Regardless, there's your answer Brad. The visceral understanding of higher insurance premiums than the equivalent house further inland will educate far more than any volume of Gore docs.
Can the coastal house prices of our elites fall faster than world carbon levels rise?
(I'm only half joking)
- The Ignorant Populist
April 16, 2008 at 2:56pm
More evaporation? Maybe, but unless the atmosphere is able to hold more water vapor, it will just come out as rain somewhere and run back into the ocean. I don't know whether a slightly warmer atmosphere would end up being more humid overall. My guess is no, because the average temp rise is still smaller than the daily temperature variations, but that's just a guess.
- JEFF FREY
April 16, 2008 at 3:12pm
Evaporation won't make much difference in the see level. You just phyiscally can't get that much more water into the atmosphere. The calculation is a bit arcane for this forum, but roughly speaking, if the atmosphere were to absorb 10 times it current average load (which it cannot do), it' would be equal to an inch of water on the entire earth's surface, so perhaps 1.3 or so inches if restricted to the ocean.

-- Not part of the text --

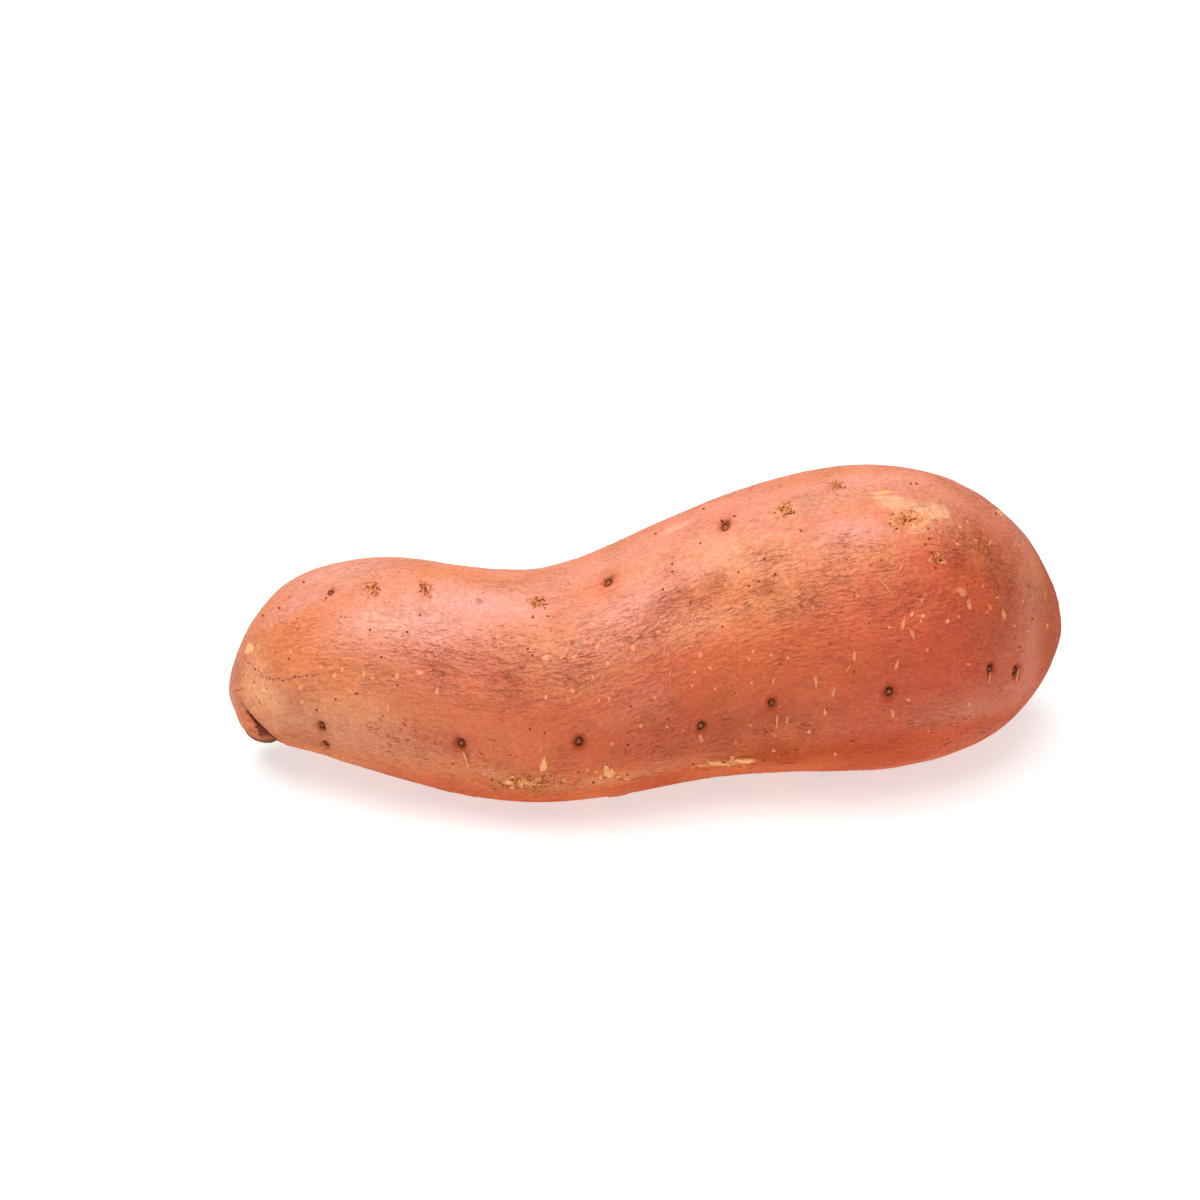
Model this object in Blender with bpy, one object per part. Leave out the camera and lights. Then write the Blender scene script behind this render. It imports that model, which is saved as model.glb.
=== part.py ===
"""A sweet potato: one storage root that grew as a single closed body.

The root is slim at the stem end, thick towards the tail, and bends in a gentle S as seen from above.
Its skin is one surface swept through slices, each an ellipse with a centre, two half sizes and a lean.
Places on the skin are given by reach, the way from the stem end along the outline, and by around, the
angle that starts at the back and climbs over the top to the front. The stem end hooks down into a short
stub with a dried cut scar, and the shoulder of the root overhangs the stub in a deep fold. Rows of eyes,
the scars of side roots, run along the skin, and the root rests on a small flat spot under its belly.

Sizes are in millimetres and angles in degrees until the mesh is made, which is in metres.
"""

import math
import random

import bmesh
import bpy
import numpy as np
from mathutils import Vector
from mathutils.geometry import delaunay_2d_cdt

MM = 0.001

# Centre along, back and up, half width, half height, and lean of the slice's top towards the tail
SLICES = np.array([
    (-84.0, -3.4, 5.6, 0.0, 0.0, -74),
    (-84.1, -3.5, 6.0, 2.9, 3.1, -74),
    (-84.4, -4.1, 8.8, 4.6, 4.7, -74),
    (-84.6, -5.0, 12.4, 5.5, 5.7, -67),
    (-84.6, -6.8, 15.6, 7.8, 7.3, -52),
    (-83.4, -6.8, 17.4, 11.2, 10.1, -38),
    (-81.4, -4.6, 18.7, 14.2, 13.0, -28),
    (-78.1, -2.6, 20.1, 17.2, 16.1, -21),
    (-74.5, -1.8, 21.6, 19.6, 18.6, -15),
    (-66.5, -2.9, 23.8, 22.4, 21.5, -4),
    (-48.5, -6.8, 24.6, 24.8, 24.1, 0),
    (-23.0, -11.1, 24.1, 25.4, 24.6, 0),
    (-2.5, -6.9, 26.8, 27.9, 27.3, 0),
    (15.5, -0.2, 29.2, 30.5, 29.8, 0),
    (34.5, 2.2, 31.6, 32.8, 32.4, 0),
    (51.5, 3.2, 32.3, 33.5, 33.0, 0),
    (65.5, 4.5, 31.2, 30.4, 29.9, 0),
    (75.5, 6.0, 29.1, 25.1, 24.6, 0),
    (83.0, 7.0, 28.2, 17.6, 17.3, 0),
    (88.0, 7.8, 27.5, 9.5, 9.3, 0),
    (90.5, 8.0, 26.8, 0.0, 0.0, 0),
])
MIRRORED_SLICES = 3

# Slow lobes of the flesh: height, lobes around, turn per millimetre of reach, start angle
SWELLS = ((0.30, 2, 0.050, 0.8), (0.22, 3, -0.085, 2.1), (0.18, 5, 0.120, 4.4))
TIP_FADE = 24.0

# Eyes that are sunken scars, and eyes that have healed with raised cork: reach, around and size
PIT_EYES = (
    (38.3, 182.5, 0.80), (38.2, 197.5, 0.75), (68.9, 179.2, 0.95), (94.1, 176.5, 1.05),
    (121.1, 182.0, 0.90), (136.4, 176.8, 0.90), (160.7, 174.8, 1.00), (183.8, 168.5, 0.85),
    (191.6, 173.5, 0.95), (41.4, 99.8, 0.55), (100.1, 98.8, 0.85), (126.6, 94.5, 0.95),
)
CORK_EYES = (
    (49.7, 102.5, 1.10), (61.5, 101.0, 1.10), (84.8, 100.8, 0.95), (139.4, 96.2, 1.15),
    (151.0, 88.0, 0.95), (164.2, 108.5, 1.30), (171.2, 124.2, 0.95),
)
EYE_ALONG = 1.3
EYE_ACROSS = 1.9
PIT_DEPTH = 1.1
PIT_LIP = 0.35
# Where the low ring round a pit stands and how wide it is, in eye sizes
PIT_LIP_PLACE = 1.6
PIT_LIP_WIDTH = 0.5
CORK_HEIGHT = 0.40
CORK_PIT = 0.7
# The crown of cork and the small pit in it, along and across the root, in eye sizes
CROWN_SIZE = (1.5, 1.2)
CORK_PIT_PLACE = (0.3, 0.4)
CORK_PIT_SIZE = (0.6, 0.4)

# Rows of eyes over the back and the underside
BACK_ROWS = (28.0, 247.0, 322.0)
FIRST_BACK_EYE = 38.0
LAST_BACK_EYE = 196.0
BACK_EYE_GAP = 24.0
BACK_EYE_SHIFT = 5.0
BACK_EYE_TURN = 5.0
BACK_EYE_SIZES = (0.6, 1.1)
SEED = 7

# The fold between the shoulder and the stub
FOLD_REACH = 22.2
FOLD_AROUND = 182.0
FOLD_SLOPE = 0.055
FOLD_SPREAD = 50.0
# The fold is at its full strength over the middle of its spread and eases out over this share of it
FOLD_END_EASE = 1.3
FOLD_DEPTH = 5.2
FOLD_WALL = 1.2
FOLD_EASE = 4.2
SHOULDER_LIP = 0.7
SHOULDER_EASE = 5.0

# The cut end of the stub
SCAR_RADIUS = 3.4
# The dish reaches up to its rim over this many scar radii
SCAR_DISH = 1.2
SCAR_DEPTH = 0.9
SCAR_RIM = 0.5
SCAR_RIM_WIDTH = 0.8

# The mesh: gaps between its points on the body and at both tips, and rings round each eye in eye sizes
BODY_GAP = 3.45
STEM_GAP = 0.9
TAIL_GAP = 1.5
STEM_EASE = 34.0
TAIL_EASE = 26.0
FEWEST_COLUMNS = 12
# Gaps along a ring near the tips, as a share of those on the body
TIP_GAP_SHARE = 0.6
# A staggered ring leaves out the place that would come this close to the seam, in gaps
SEAM_CLEARANCE = 0.25
FIRST_RING = 0.8
EYE_RINGS = (0.5, 1.0, 1.5, 2.1, 2.9)
EYE_COLUMNS = 11
EYE_CLEARANCE = 3.7
FOLD_LINES = (-6.0, -4.0, -2.4, -1.2, -0.5, 0.0, 0.3, 0.6, 0.9, 1.2, 1.8, 2.6, 3.6, 4.8, 6.4)
FOLD_GAP = 1.7
# Room left round the lines of the fold, in millimetres of reach and degrees around
FOLD_ROOM = 1.0
FOLD_ROOM_AROUND = 4.0
CONFORMAL_STEPS = 2000
SAME_POINT = 1e-7

SKIN_COLOUR = (0.64, 0.21, 0.10, 1.0)
SKIN_ROUGHNESS = 0.5


def smooth(t):
    """Zero up to 0, one from 1, and an S-shaped ease between."""
    t = np.clip(t, 0, 1)
    return t * t * (3 - 2 * t)


def slice_reach():
    """How far along the outline each slice lies from the stem end."""
    steps = np.diff(SLICES[:, [0, 1, 2, 4]], axis=0)
    return np.concatenate([[0], np.cumsum(np.linalg.norm(steps, axis=1))])


REACH = slice_reach()
ROOT_REACH = REACH[-1]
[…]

As other have pointed out, the big question about evaporation is how the additional evaporation changes the global heat cycle. Wwater vapor is a potent greenhouse gas -letting the sun in but not letting infrared out, like methan and carbon diaoxide). Condensed atmospheric water (clouds) are net reflectors of sunlight into space, and tend to cool.
Getting the water cycle (liquid surface, to atmospheric vapor to clouds, to precipitation) right in global climate models is an enormous challenge. Right now, water is a source of significant uncertainty in global models.
- sdemuth
April 16, 2008 at 6:24pm
Iggy - check out the short interest in the carbon-condo forward swap market (MICEX traded) and you have your answer.